• _What this task involves_
What do the lines from the top of the data through the line with "self.t.links.new(a, b)" say? Quote them exactly and include both ends.

• _Information shown_
— BEGIN —

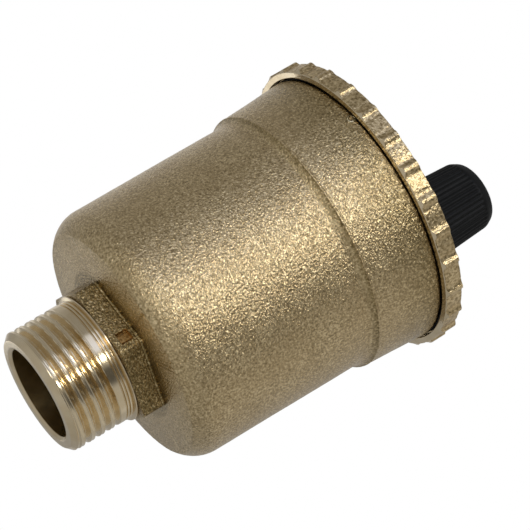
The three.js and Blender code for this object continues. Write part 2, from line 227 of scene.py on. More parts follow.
class Mat:
    def __init__(self, name):
        self.m = bpy.data.materials.new(name)
        self.m.use_nodes = True
        self.t = self.m.node_tree
        self.t.nodes.clear()
        self.out = self.n("ShaderNodeOutputMaterial")
        self.bsdf = self.n("ShaderNodeBsdfPrincipled")
        self.l(self.bsdf.outputs[0], self.out.inputs[0])
        self.co = self.n("ShaderNodeTexCoord").outputs["Object"]

    def n(self, kind, **kw):
        node = self.t.nodes.new(kind)
        for k, v in kw.items():
            setattr(node, k, v)
        return node

    def l(self, a, b):
        self.t.links.new(a, b)

    def noise(self, size_mm, detail=2.0, rough=0.5, vec=None, dist=0.0):
        nd = self.n("ShaderNodeTexNoise")
        nd.inputs["Scale"].default_value = 1.0 / (size_mm * MM)
        nd.inputs["Detail"].default_value = detail
        nd.inputs["Roughness"].default_value = rough
        nd.inputs["Distortion"].default_value = dist
        self.l(vec or self.co, nd.inputs["Vector"])
        return nd.outputs["Fac"]

    def ramp(self, fac, stops, interp="LINEAR"):
        r = self.n("ShaderNodeValToRGB")
        r.color_ramp.interpolation = interp
        e = r.color_ramp.elements
        while len(e) > 1:
            e.remove(e[-1])
        e[0].position, e[0].color = stops[0][0], stops[0][1]
        for p, c in stops[1:]:
            x = e.new(p)
            x.color = c
        self.l(fac, r.inputs[0])
        return r.outputs[0]

    def remap(self, v, a, b, c, d):
        r = self.n("ShaderNodeMapRange")
        r.clamp = True
        r.inputs[1].default_value = a
        r.inputs[2].default_value = b
        r.inputs[3].default_value = c
        r.inputs[4].default_value = d
        self.l(v, r.inputs[0])
        return r.outputs[0]

    def math(self, op, a, b=None):
        r = self.n("ShaderNodeMath", operation=op)
        for i, x in enumerate((a, b)):
            if x is None:
                continue
            if isinstance(x, (int, float)):
                r.inputs[i].default_value = x
            else:
                self.l(x, r.inputs[i])
        return r.outputs[0]

    def mix(self, fac, a, b, blend="MIX"):
        r = self.n("ShaderNodeMix", data_type="RGBA", blend_type=blend)
        for s, x in ((r.inputs[0], fac), (r.inputs[6], a), (r.inputs[7], b)):
            if isinstance(x, (int, float)):
                s.default_value = x
            elif isinstance(x, tuple):
                s.default_value = x
            else:
                self.l(x, s)
        return r.outputs[2]

    def mixf(self, fac, a, b):
        r = self.n("ShaderNodeMix", data_type="FLOAT")
        for s, x in ((r.inputs[0], fac), (r.inputs[2], a), (r.inputs[3], b)):
            if isinstance(x, (int, float)):
                s.default_value = x
            else:
                self.l(x, s)
        return r.outputs[0]

    def bump(self, height, dist_mm, strength=1.0, normal=None):
        b = self.n("ShaderNodeBump")
        b.inputs["Strength"].default_value = strength
        b.inputs["Distance"].default_value = dist_mm * MM
        self.l(height, b.inputs["Height"])
        if normal is not None:
            self.l(normal, b.inputs["Normal"])
        return b.outputs[0]

    def xyz(self):
        s = self.n("ShaderNodeSeparateXYZ")
        self.l(self.co, s.inputs[0])
        return s.outputs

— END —

• _Problem solution_
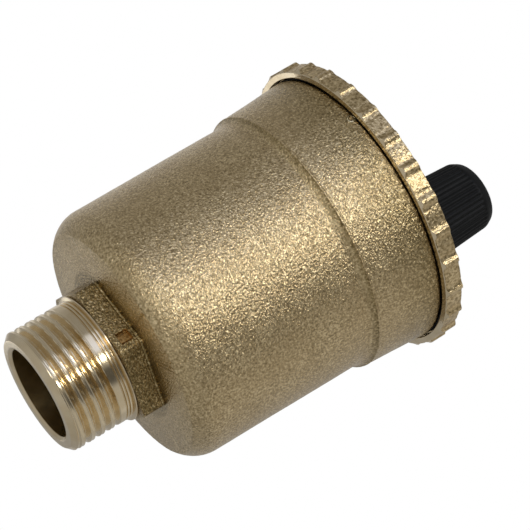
The three.js and Blender code for this object continues. Write part 2, from line 227 of scene.py on. More parts follow.
class Mat:
    def __init__(self, name):
        self.m = bpy.data.materials.new(name)
        self.m.use_nodes = True
        self.t = self.m.node_tree
        self.t.nodes.clear()
        self.out = self.n("ShaderNodeOutputMaterial")
        self.bsdf = self.n("ShaderNodeBsdfPrincipled")
        self.l(self.bsdf.outputs[0], self.out.inputs[0])
        self.co = self.n("ShaderNodeTexCoord").outputs["Object"]

    def n(self, kind, **kw):
        node = self.t.nodes.new(kind)
        for k, v in kw.items():
            setattr(node, k, v)
        return node

    def l(self, a, b):
        self.t.links.new(a, b)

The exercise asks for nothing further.